Improving Outcomes for Patients With Appendiceal Cancer

Andreana Holowatyj discusses the key takeaway for community oncologists about early-onset appendiceal cancer.

Andreana Holowatyj, PhD, MSCI, assistant professor of Medicine and Cancer Biology, Epidemiology at Vanderbilt University Medical Center, discusses the key takeaway for community oncologists about early-onset appendiceal cancer.

With the limited information regarding the risk factors and etiologies of appendiceal cancer available, oncologists consider the issue to be the cause of the growing increase of early on-set cases in the United States.
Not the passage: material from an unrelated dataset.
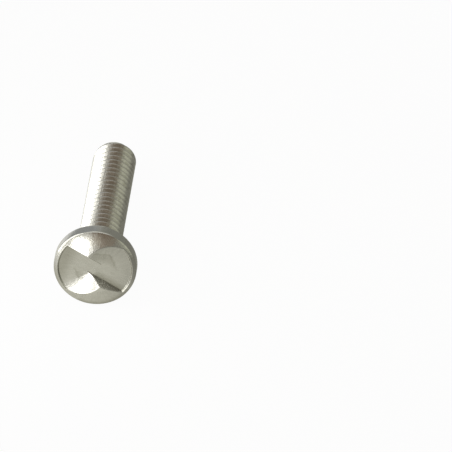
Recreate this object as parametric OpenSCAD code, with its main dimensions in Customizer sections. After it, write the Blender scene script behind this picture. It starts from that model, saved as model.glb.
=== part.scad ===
// One-way security screw: a quarter inch machine screw, 20 threads to the inch, one and a
// quarter inches under the head, with a round head. The recess lets a flat blade drive it
// clockwise against two walls and lifts the blade out over two conical ramps the other way.
// Cold formed from stainless steel in one piece, with a rolled thread. It lies on its side,
// on the rim of its head and the end of its thread. Millimetres, +Z up, thread towards +Y.

/* [Head] */
// Diameter of the head
head_d = 12; // [9:0.1:16]
// Height of the head from its bearing face to where the crown would be, unrecessed
head_h = 3.7; // [3.2:0.05:5]
// Height of the straight side wall, with both of its rounded edges
head_side_h = 2.17; // [1.9:0.01:2.6]
// Radius of the edge between bearing face and side wall
base_round = 0.35; // [0.1:0.05:0.6]
// Radius of the edge between side wall and dome
dome_round = 0.4; // [0.1:0.05:0.6]

/* [One-way recess] */
// Height of the recess floor above the bearing face
recess_floor_h = 2.1; // [1.5:0.01:2.4]
// Diameter of the recess floor
recess_floor_d = 10.45; // [9:0.05:10.7]
// Lean of the low wall around the floor, in degrees
rim_draft = 30; // [10:1:45]
// Width of the slot between the feet of its two drive walls
slot_w = 2; // [1.2:0.02:3]
// Lean of each drive wall away from the slot, in degrees
wall_draft = 25; // [5:1:35]
// Half angle of the cone that each ramp is part of, in degrees
ramp_half_angle = 68.2; // [62:0.1:76]
// Turn from the slot to the lowest line of each ramp's cone, in degrees
ramp_start = 140; // [125:1:160]
// Angle by which that line would run under the floor, in degrees
ramp_dip = 0.5; // [0.3:0.1:2]

/* [Thread] */
// Diameter over the thread
thread_d = 6.35; // [4:0.05:8]
// Distance along the axis from one turn of the thread to the next
thread_pitch = 1.27; // [0.8:0.01:1.6]
// Length from the bearing face to the end
thread_l = 31.75; // [16:0.25:60]
// Chamfer at the end of the thread
end_chamfer = 0.75; // [0.3:0.05:1.2]
// Radius of the corner between thread and bearing face
neck_round = 0.3; // [0.1:0.05:0.5]
// Distance from the bearing face to where the groove has come up to the crest
run_out_l = 0.9; // [0.7:0.1:3]

/* [Rest] */
// Turn of the slot from level, about the axis of the screw, in degrees
slot_roll = -30.5; // [-90:0.5:90]

/* [Hidden] */
$fn = 96;
steel = [0.69, 0.68, 0.64];
// Overlap of cutting shapes past the surfaces that they cut
past = 1;
// Angle between the flanks of the thread
flank_angle = 60;
// Straight stretches in one turn of the groove
turn_steps = 24;

head_r = head_d / 2;
thread_r = thread_d / 2;

// The dome is part of a sphere through the crown and the top of the side wall, and its
// rounded edge touches both the sphere and the side wall
dome_rise = head_h - head_side_h;
dome_foot_r = head_r - dome_round / 2;
dome_r = (dome_foot_r * dome_foot_r + dome_rise * dome_rise) / (2 * dome_rise);
dome_centre_h = head_h - dome_r;
edge_r = head_r - dome_round;
edge_h = dome_centre_h + sqrt(pow(dome_r - dome_round, 2) - pow(edge_r, 2));
dome_touch_r = edge_r * dome_r / (dome_r - dome_round);

// The screw rests on the rounded edge of its head and on the corner where the thread's
// chamfer starts. rest_tilt is the angle of its axis to the floor.
head_foot_r = head_r - base_round;
thread_foot_y = thread_l - end_chamfer;
foot_span = thread_foot_y + base_round;
foot_drop = head_foot_r - thread_r;
rest_tilt = atan2(foot_drop, foot_span) + asin(base_round / norm([foot_span, foot_drop]));
axis_z = thread_foot_y * sin(rest_tilt) + thread_r * cos(rest_tilt);

// Ends of the lying screw along Y, the front one at the crown that the recess takes away
end_face_r = thread_r - end_chamfer;
front_y = -head_h * cos(rest_tilt);
back_y = thread_l * cos(rest_tilt) + end_face_r * sin(rest_tilt);

// The groove between the turns leaves a crest an eighth of the pitch wide, and two straight
// sides stand for the rounded root, at the depth of the standard one. Its lips stand off the
// shank so that the crest keeps the true cylinder.
crest_half = thread_pitch / 16;
root_half = thread_pitch / 8;
lip = 0.8 * crest_half;
mouth_half = thread_pitch / 2 - crest_half;
lip_half = mouth_half + lip * tan(flank_angle / 2);
flank_depth = (mouth_half - root_half) / tan(flank_angle / 2);
root_depth = 0.6134 * thread_pitch;
groove_section = [
    [thread_r + lip, -lip_half],
    [thread_r - flank_depth, -root_half],
    [thread_r - root_depth, 0],
    [thread_r - flank_depth, root_half],
    [thread_r + lip, lip_half],
];

// The groove starts two and a half turns below a crest that reaches the start of the chamfer
// on the side that the screw rests on, and ends under the head
rest_side = -90 - slot_roll;
groove_foot_z = crest_half - thread_foot_y - 2.5 * thread_pitch;
groove_steps = floor((-run_out_l - groove_foot_z) / thread_pitch * turn_steps);

// Half of the head's section, with its dome still a full disc
module head_section() {
    translate([edge_r, edge_h]) circle(r = dome_round);
    translate([head_foot_r, base_round]) circle(r = base_round);
    square([head_foot_r, base_round]);
    translate([0, base_round]) square([head_r, edge_h - base_round]);
    intersection() {
        translate([0, base_round]) square([dome_touch_r, head_h]);
        translate([0, dome_centre_h]) circle(r = dome_r, $fn = 4 * $fn);
    }
}

// Head before its recess is struck, axis along Z, bearing face at Z = 0
module head_blank() {
    rotate_extrude() intersection() {
        head_section();
        square([head_r, head_h]);
    }
}

// Cone of one ramp. Its tip is on the axis of the screw at the height of the floor, so a
// ramp rises from the floor along a straight line that runs outwards from that tip.
module ramp_cone() {
    length = 2 * head_h;
    rotate(180 - ramp_start)
        rotate([0, 90 - ramp_half_angle + ramp_dip, 0])
            cylinder(h = length, r1 = 0, r2 = length * tan(ramp_half_angle));
}

// What stays of the dome on the far side of the slot: beyond the leaning drive wall, which
// a blade meets on its left when it turns clockwise, and under the ramp on the right, up to
// the line where the ramp has come down to the floor
module lobe_keep() {
    difference() {
        translate([-head_d, slot_w / 2, 0])
            rotate([-wall_draft, 0, 0])
                translate([0, 0, -past])
                    cube([2 * head_d, head_d, head_h]);
        ramp_cone();
        rotate(180 - ramp_start)
            translate([-head_d, -head_d, -2 * past])
                cube([3 * head_d, head_d, 2 * head_h]);
    }
}

// Everything that the punch takes out of the head, above the floor
module one_way_recess() {
    floor_r = recess_floor_d / 2;
    translate([0, 0, recess_floor_h]) difference() {
        cylinder(r1 = floor_r, r2 = floor_r + head_h * tan(rim_draft), h = head_h);
        for (turn = [0, 180]) rotate(turn) lobe_keep();
    }
}

// The groove's section after some steps along its right-hand helix. Over the last turn it
// moves outwards, until it has left the shank.
function groove_points(step) =
    let (
        angle = rest_side + 360 * step / turn_steps,
        height = groove_foot_z + thread_pitch * step / turn_steps,
        out = (root_depth + lip) * max(0, 1 - (groove_steps - step) / turn_steps)
    )
    [for (corner = groove_section) [
        (corner[0] + out) * cos(angle),
        (corner[0] + out) * sin(angle),
        corner[1] + height
    ]];

// What the rolling dies press out of the shank, from below its end to under the head
module thread_groove() {
    corners = len(groove_section);
    first_cap = [for (i = [0 : corners - 1]) i];
    last_cap = [for (i = [corners - 1 : -1 : 0]) groove_steps * corners + i];
    sides = [
        for (step = [0 : groove_steps - 1], i = [0 : corners - 1])
            let (
                a = step * corners + i,
                b = step * corners + (i + 1) % corners
            )
            each [[b, a, a + corners], [b, a + corners, b + corners]]
    ];
    polyhedron(
        points = [for (step = [0 : groove_steps]) each groove_points(step)],
        faces = concat([first_cap, last_cap], sides)
    );
}

// Blank of the shank at the diameter over the thread, with its end chamfer and rounded neck
module shank() {
    rotate_extrude() difference() {
        polygon([
            [0, base_round],
            [thread_r + neck_round, base_round],
            [thread_r + neck_round, -neck_round],
            [thread_r, -neck_round],
            [thread_r, end_chamfer - thread_l],
            [end_face_r, -thread_l],
            [0, -thread_l],
        ]);
        translate([thread_r + neck_round, -neck_round]) circle(r = neck_round);
    }
}

// The whole screw, head up
module upright_screw() {
    difference() {
        head_blank();
        one_way_recess();
    }
    difference() {
        shank();
        thread_groove();
    }
}

module screw() {
    color(steel)
        translate([0, -(front_y + back_y) / 2, axis_z])
            rotate([90 - rest_tilt, 0, 0])
                rotate(slot_roll)
                    upright_screw();
}

screw();
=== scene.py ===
"""One-way security screw: a quarter inch round-head machine screw of stainless steel, lying on its side.

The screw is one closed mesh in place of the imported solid. Its struck face is a grid raised by the
recess's own surfaces, its side is a spun profile, and its thread is one pitch of a 60 degree profile
spun along a helix. Sizes are in millimetres until the finished mesh is placed in metres. Angles are
in radians, except for the directions of the camera, the lamps and the patches of the room, which
are in degrees.
"""

import logging
import math
from dataclasses import dataclass, field
from enum import Enum
from typing import Any, Mapping, Sequence

import bmesh
import bpy
import numpy as np
from mathutils import Matrix, Vector

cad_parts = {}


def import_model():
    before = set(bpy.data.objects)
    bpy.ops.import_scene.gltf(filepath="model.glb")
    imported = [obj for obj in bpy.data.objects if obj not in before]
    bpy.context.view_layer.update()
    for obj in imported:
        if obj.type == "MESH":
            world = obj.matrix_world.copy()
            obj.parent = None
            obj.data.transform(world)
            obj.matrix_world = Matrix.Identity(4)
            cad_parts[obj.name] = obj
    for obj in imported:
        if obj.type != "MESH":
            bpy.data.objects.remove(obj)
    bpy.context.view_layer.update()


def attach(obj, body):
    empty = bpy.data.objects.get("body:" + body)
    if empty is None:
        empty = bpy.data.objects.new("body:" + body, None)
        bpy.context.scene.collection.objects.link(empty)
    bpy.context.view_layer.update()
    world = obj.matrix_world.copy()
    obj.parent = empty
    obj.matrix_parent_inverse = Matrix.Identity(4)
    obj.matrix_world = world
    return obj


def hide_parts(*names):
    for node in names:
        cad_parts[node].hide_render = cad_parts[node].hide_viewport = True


log = logging.getLogger("one_way_screw")

MM = 0.001
FULL_TURN = 2 * math.pi
WELD_DISTANCE = 0.0005
TINY = 1e-9


def smooth_max(a: np.ndarray, b: np.ndarray, width: float) -> np.ndarray:
    """The higher of two surfaces, with a rounded valley where they meet.

    Args:
        a: Heights of one surface.
        b: Heights of the other.
        width: Difference in height within which the two blend.

    Returns:
        The blended heights.
    """
    near = np.maximum(width - np.abs(a - b), 0) / width
    return np.maximum(a, b) + near * near * width / 4


def smooth_min(a: np.ndarray, b: np.ndarray, width: float) -> np.ndarray:
    """The lower of two surfaces, with a rounded edge where they meet.

    Args:
        a: Heights of one surface.
        b: Heights of the other.
        width: Difference in height within which the two blend.

    Returns:
        The blended heights.
    """
    return -smooth_max(-a, -b, width)


def arc(
    centre: tuple[float, float], radius: float, start: float, end: float, steps: int
) -> list[Vector]:
    """Points along an arc in the XZ plane, both ends among them.

    Args:
        centre: Its centre, as distance from the axis and height.
        radius: Its radius.
        start: Angle of the first point above level, in radians.
        end: Angle of the last point above level, in radians.
        steps: Number of stretches between the points.

    Returns:
        The points, at Y = 0.
    """
    angles = [start + (end - start) * step / steps for step in range(steps + 1)]
    return [
        Vector((centre[0] + radius * math.cos(a), 0, centre[1] + radius * math.sin(a)))
        for a in angles
    ]


def add_chain(bm: bmesh.types.BMesh, points: Sequence[Vector]) -> list[Any]:
    """Adds a chain of edges through the points.

    Args:
        bm: The mesh to add to.
        points: The points in order.

    Returns:
        The new vertices and edges.
    """
    verts = [bm.verts.new(point) for point in points]
    edges = [bm.edges.new(pair) for pair in zip(verts, verts[1:])]
    return [*verts, *edges]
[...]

Holowatyj notes that one must consider this type of cancer as a distinct disease, different from colon cancer as the potential misclassification of appendiceal cancer only makes it harder for patients and oncologists to understand the unique characteristics of the disease. Remaining aware of the differences between these 2 types of cancers allows individuals to better classify and understand each of them in order to make clinical, therapeutic and epidemiological advancements in the future.

Transcription:

0:08 | Given the alarming increase that we're seeing in appendiceal cancer incidents, we don't understand why. With these undetermined causes, these distinct patterns and disparities and disease outcomes that our team has discovered, particularly among young individuals, is really critical to accurately diagnose and distinguish these malignancies. I've mentioned the potential misclassification of appendiceal cancer as colon cancer really introduces barriers to us to discover disease specific risk factors, potential tumor biomarkers, and that has implications and risk assessment surveillance screening as well as treatment.

0:51 | Moreover, given the trend towards more non-operative management of appendicitis, gastroenterologists and surgeons should keep appendiceal tumors in the differential diagnosis of young patients that present in this matter, and possibly consider a lower threshold for performing appendectomy to exclude malignancy overall. I think these findings have really emphasized that appendiceal tumors should not be conflated with those of sequel origin, particularly in tumor registries, but yet set the foundation for future studies that really seek to drive our understanding of this malignancy and rising disease burden further.